One thing I will point out is that the thread does still twist with this sewing method so I am conscious to watch the twisting and dangle my needle and thread to let it untwist.

This sewing method is something I came up with after playing around with many different methods and is my own way of working with hand-dyed, over-dyed and variegated threads.  I have not ever seen anyone else stitch this way, but I'd love to hear from any of you if you also stitch this way.

I'd also love to hear how this method works for you if you give it a try.


  1. I stitch much the same way you do,however, I sort of mix the sewing method and some stab-and-stick. I use a hoop but keep the fabric somewhat loose. I tried q-snaps and could not get the hang of it.
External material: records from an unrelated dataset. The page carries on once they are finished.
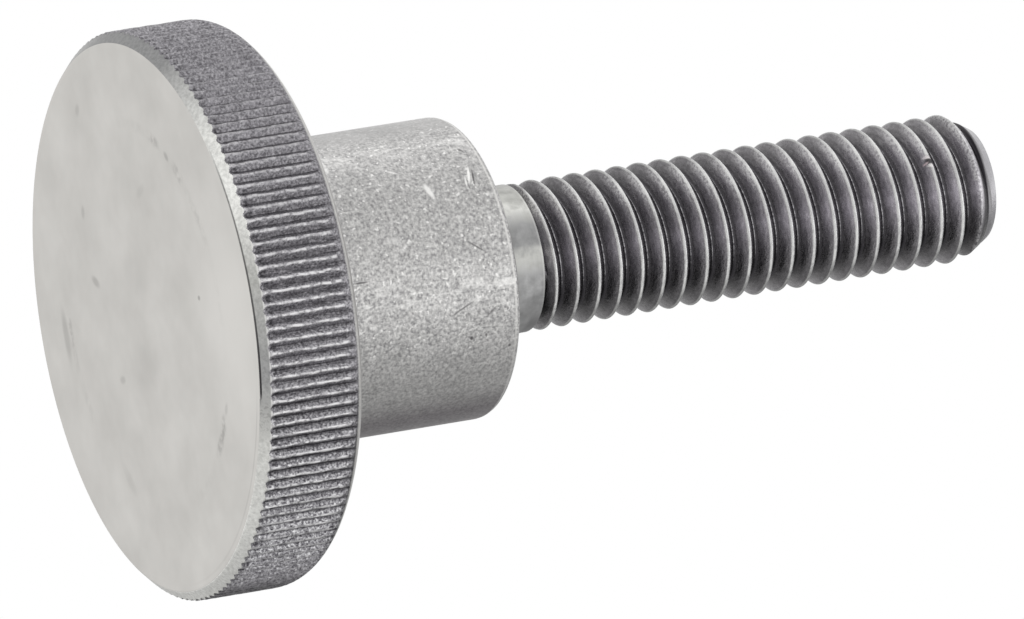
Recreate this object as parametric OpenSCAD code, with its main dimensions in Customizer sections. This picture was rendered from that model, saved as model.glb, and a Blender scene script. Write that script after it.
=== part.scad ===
// Knurled thumb screw: a flat knurled head, a plain collar under it and a threaded shank,
// all turned from one bar. It stands on the flat outer face of its head.
// +Z runs along the shank, from that face to the point of the thread. Sizes are in mm.

/* [Show] */
// sub-part to draw

/* [Head] */
// diameter over the knurl's crests
head_d = 30; // [24:0.5:40]
// thickness of the knurled disc, with its chamfer and rounded edge
head_t = 6; // [4:0.25:10]
// chamfer at the outer face, along the axis and across it
face_chamfer = 0.55; // [0.2:0.05:1]
// radius of the rounded edge at the collar side
back_round = 1.3; // [0.2:0.05:1.6]

/* [Knurl] */
// straight teeth round the rim
tooth_count = 147; // [90:1:180]
// depth of a tooth, crest to root
tooth_depth = 0.24; // [0.1:0.02:0.4]
// share of a tooth's pitch that is flat at its crest
crest_share = 0.16; // [0.05:0.01:0.35]
// share of a tooth's pitch that is flat at its root
root_share = 0.12; // [0.05:0.01:0.35]

/* [Collar] */
// diameter of the plain collar
collar_d = 16; // [12:0.5:20]
// length of the collar, from the disc to the seat
collar_len = 12; // [6:0.5:20]
// chamfer at the seat's rim, along the axis and across it
seat_chamfer = 0.35; // [0.1:0.05:0.8]

/* [Shank] */
// length of the shank, from the seat to the point
shank_len = 30; // [16:1:60]
// diameter of the plain neck, as wide as the thread
neck_d = 7.85; // [7.6:0.05:7.95]
// length of the plain neck, from the seat to the groove beyond it
neck_len = 3.2; // [1:0.1:6]
// diameter at the bottom of the groove where the first turn begins
groove_d = 7.3; // [6.4:0.1:7.5]
// length of the groove's short side, at the neck
groove_side = 0.15; // [0.05:0.05:0.5]
// diameter over the thread's crests
thread_d = 7.87; // [7.7:0.01:8]
// length of the groove's long side, where the first turn rises
lead_len = 0.25; // [0.1:0.05:1]
// diameter of the flat end of the point
point_d = 6.1; // [5:0.1:6.5]
// length of the point's taper
point_len = 1.45; // [0.8:0.05:3]

/* [Hidden] */
$fn = 180;
head_r = head_d / 2;
collar_r = collar_d / 2;
seat_z = head_t + collar_len;
tip_z = seat_z + shank_len;
thread_z = seat_z + neck_len;
tooth_a = 360 / tooth_count;
root_r = head_r - tooth_depth;
crest_a = tooth_a * crest_share / 2;
root_a = tooth_a * root_share / 2;
// the collar starts this deep inside the disc, so that the two are one solid
overlap = head_t / 2;

function at(r, a) = [r * cos(a), r * sin(a)];

// the rim's section: a flat crest, a flank, a flat root and a flank for each tooth
module knurl_section()
    polygon([for (i = [0 : tooth_count - 1]) each [
        at(head_r, i * tooth_a - crest_a),
        at(head_r, i * tooth_a + crest_a),
        at(root_r, (i + 0.5) * tooth_a - root_a),
        at(root_r, (i + 0.5) * tooth_a + root_a)]]);

// the disc's turned outline, which cuts the chamfer and the rounded edge across the teeth
module disc_profile()
    polygon([
        [0, 0],
        [head_r - face_chamfer, 0],
        [head_r, face_chamfer],
        for (a = [0 : 15 : 90])
            [head_r - back_round, head_t - back_round] + back_round * [cos(a), sin(a)],
        [0, head_t]]);

// everything beyond the disc: collar, seat, neck, groove, thread and point
module shank_profile()
    polygon([
        [0, head_t - overlap],
        [collar_r, head_t - overlap],
        [collar_r, seat_z - seat_chamfer],
        [collar_r - seat_chamfer, seat_z],
        [neck_d / 2, seat_z],
        [neck_d / 2, thread_z],
        [groove_d / 2, thread_z + groove_side],
        [thread_d / 2, thread_z + groove_side + lead_len],
        [thread_d / 2, tip_z - point_len],
        [point_d / 2, tip_z],
        [0, tip_z]]);

module thumb_screw()
    color([0.62, 0.62, 0.61])
    union() {
        intersection() {
            linear_extrude(height = head_t) knurl_section();
            rotate_extrude() disc_profile();
        }
        rotate_extrude() shank_profile();
    }

thumb_screw();
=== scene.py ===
# %% [markdown]
# # A knurled thumb screw
# This lesson dresses one turned fastener: a flat head with a knurled rim, a plain collar, a short
# neck and a rolled thread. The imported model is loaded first. It gives the true sizes and the place
# of everything.

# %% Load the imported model
import math
import bpy
import numpy as np
from mathutils import Matrix, Vector


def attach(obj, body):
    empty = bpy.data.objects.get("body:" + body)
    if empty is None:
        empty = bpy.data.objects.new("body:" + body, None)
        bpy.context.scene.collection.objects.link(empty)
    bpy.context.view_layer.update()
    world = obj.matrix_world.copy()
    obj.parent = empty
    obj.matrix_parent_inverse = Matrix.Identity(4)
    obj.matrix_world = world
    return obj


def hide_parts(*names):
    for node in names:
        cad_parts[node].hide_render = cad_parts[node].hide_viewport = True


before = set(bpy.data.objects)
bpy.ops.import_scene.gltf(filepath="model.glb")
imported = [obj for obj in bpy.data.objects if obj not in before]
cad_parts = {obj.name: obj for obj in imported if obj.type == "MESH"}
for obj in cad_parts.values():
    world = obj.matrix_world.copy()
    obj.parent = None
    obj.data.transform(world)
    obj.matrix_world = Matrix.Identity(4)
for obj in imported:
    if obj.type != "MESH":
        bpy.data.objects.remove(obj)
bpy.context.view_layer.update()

MM = 0.001

# %% [markdown]
# ## Columns round the axis
# The whole screw is one skin carried round the axis. The rim needs eight columns of points for each
# knurl tooth. The rest needs far fewer, so it has one column for every eight of the rim's, and the
# two are joined by fans on flat faces, where nothing shows. Lengths are in millimetres until the
# skin becomes a mesh.

# %% Angles of the columns
TEETH = 147
FINE = TEETH * 8
FAN = 8
COARSE = FINE // FAN
fine_angle = np.append(np.arange(FINE) * (2 * np.pi / FINE), 0.0)
coarse_angle = np.append(np.arange(COARSE) * (2 * np.pi / COARSE), 0.0)
print("columns on the rim:", FINE, "elsewhere:", COARSE)

# %% [markdown]
# ## Grid to triangles
# Each stretch of skin is a grid of points: one row for each step along the outline and one column
# for each angle, with the last column on top of the first. Splitting every cell of the grid in two
# gives triangles that face outwards as long as the outline runs from the head to the point.

# %% Helpers for grids and fans
skin = []
points_so_far = 0


def to_xyz(radius, height, angle):
    """Point (radius cos angle, radius sin angle, height) for whole arrays at once."""
    radius, height, angle = np.broadcast_arrays(radius, height, angle)
    return np.stack([radius * np.cos(angle), radius * np.sin(angle), height], -1)


def grid_faces(rows, columns):
    """Cell (row, column) becomes two triangles that share the diagonal from its first corner."""
    corner = (np.arange(rows - 1)[:, None] * columns + np.arange(columns - 1)[None, :]).ravel()
    first = np.stack([corner, corner + 1, corner + 1 + columns], -1)
    second = np.stack([corner, corner + 1 + columns, corner + columns], -1)
    return np.stack([first, second], 1).reshape(-1, 3)


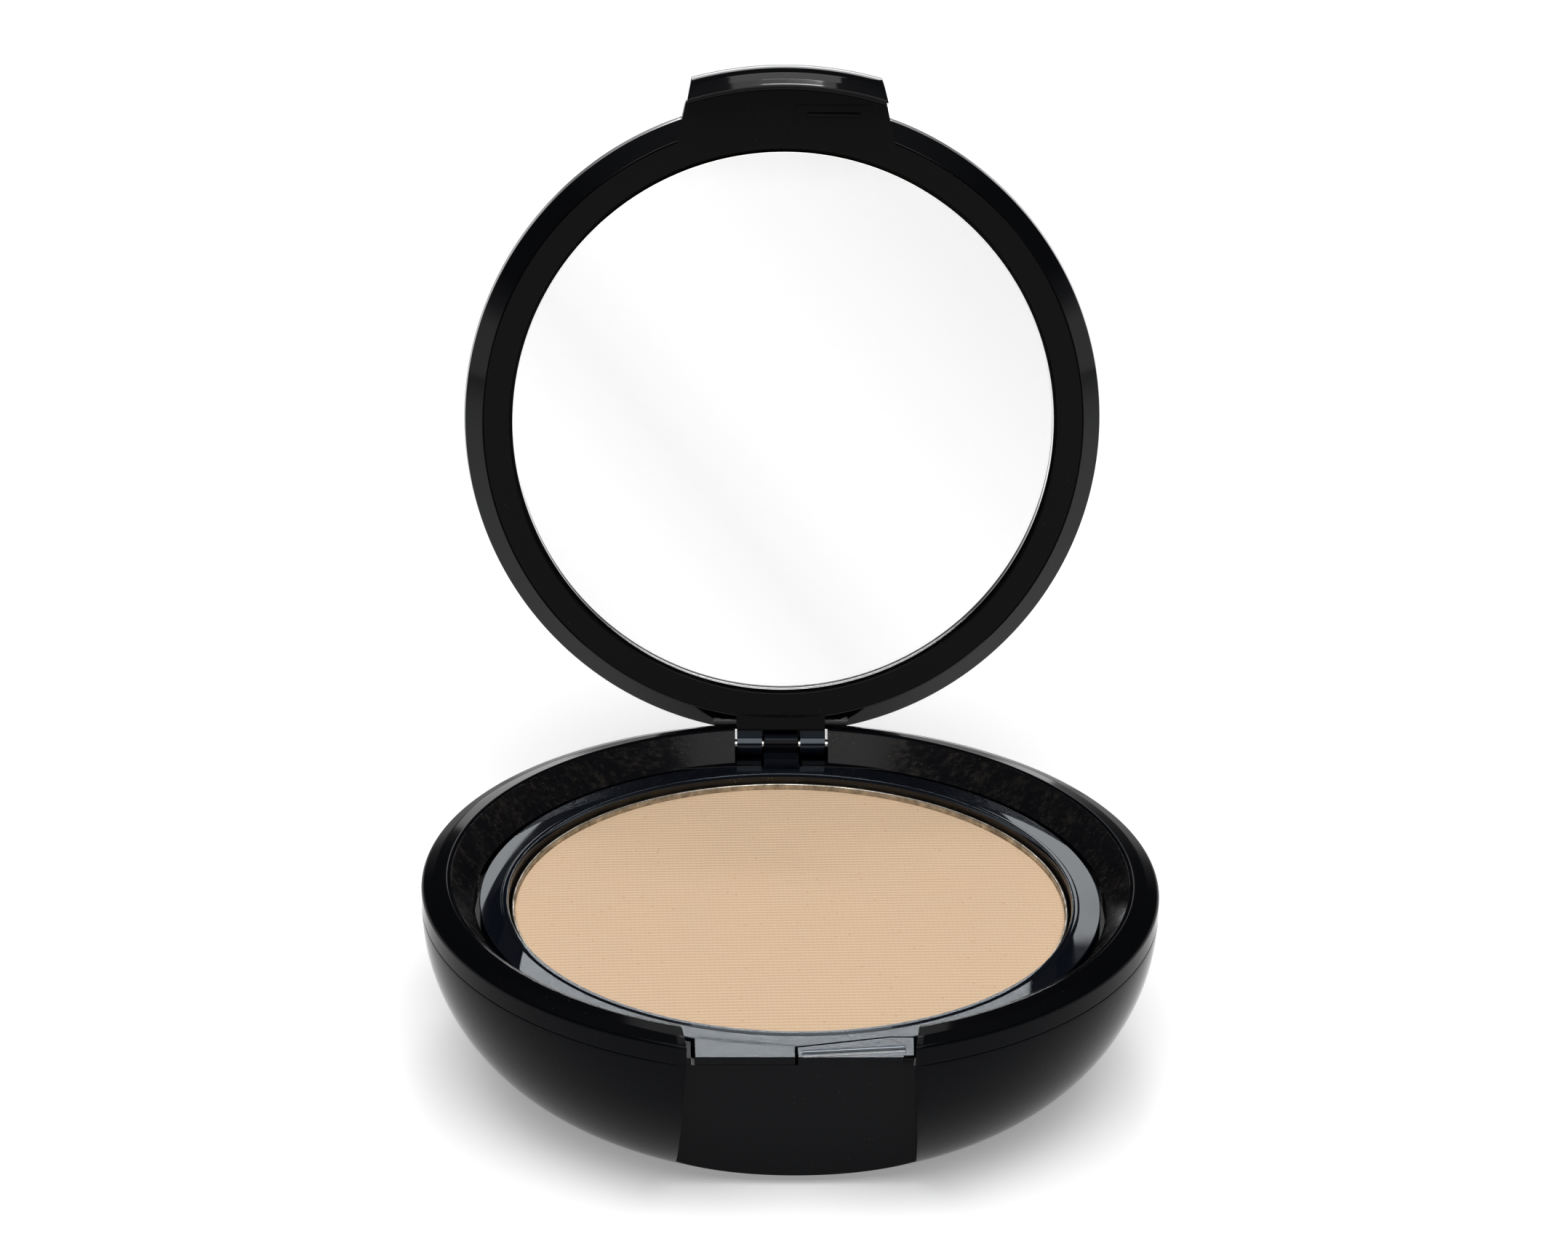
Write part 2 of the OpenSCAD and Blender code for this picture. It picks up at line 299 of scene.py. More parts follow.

Like you, I have lots of trouble with hand pain due to arthritis! I find that if I stitch awhile and take breaks I do much better. Hope this helps.

  2. I stitch holding the pattern upside down as I am left handed!

  3. Interesting method, Pam! I stitch everything in hand, but use the stab and stick approach. I can't get used to the sewing method even though I've tried it before.

  4. I usually stitch with a small wooden Duchess hoop, occasionally in hand. I use the stab and stick method. I tried the sewing method once or twice. May not have given it enough of a chance, but didn't prefer it.

  5. I use the sewing method where I can. Definitely prefer it as it goes faster.
    My current project is using such a stiff linen that the sewing method isn't possible and it's driving me kinda nuts, to be honest. Note to self: no more stiff linen! It's the pits. :(

  6. I use the stick and stab method with hoops or q snaps. I cannot for the life of me stitch in hand. I must be uncoordinated --- or just doing it wrong. :)

  7. Your working on wonderfull pieces!!
    I stitch in rows from up to down, 'm right, but they say I stitch as a lefty.. hihi
    I can't do it in a other way

  8. I stitch just as you do. I find that I just cannot use a hoop or a stand!

  9. I learned your method at a retreat a couple years ago from a designer. It was a great idea at the time, lol. It didn't stick with me, though.